Bruce Charlton said...

@Jonathan - Good comment.

I suspect that old-fashioned attitudes are nowadays almost always an affectation in The West.

We are all of us in the position of those early 19th century Romantics who realized that we confront the world as individuals who must quarry-out our own salvation - we cannot passively follow paths that others have made.

Of course this is hazardous - but presumably God knows what he is about, and this must be the kind of life that people now alive most need.

Of course, there seem to have been more Romantics who went astray than arrived at a Christian destination; such as Ralph Waldo Emerson and (influenced by him) Nietzsche. Nietzsche arrived at an explicitly anti-Christian conviction - yet, for all its later pride and mania - his attitude of absolute personal responsibility was correct and his focus on truth was valid; and I (like Frank Berger) personally tend to believe that the post-demented (humbled, child-like), post-mortal Nietzsche would have accepted salvation when he knew that it was true.

For us moderns, that - surely - is the key; what we want after death and for eternity. The really horrible thing about so many modern Men (including those I have talked with honestly and in depth) is that they don't even want resurrected eternal life in Heaven - even if they could be convinced it was a real possibility.
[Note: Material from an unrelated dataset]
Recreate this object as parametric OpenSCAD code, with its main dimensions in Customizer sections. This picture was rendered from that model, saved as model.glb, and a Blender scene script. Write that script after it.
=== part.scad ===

A measure of the depth of corruption into value-inversion is that unbelief in eternal life (too good to be true, self-deception) is no longer the problem. Many people's deepest desire is for annihilation of themselves. These are the willing dupes of purposive evil.

Plus, of course, there are those relatively few (but concentrated among institutional 'leaders' and global strategists) who are actively evil, and who desire eternal life as demons, so as to indulge in their favourite vice, forever.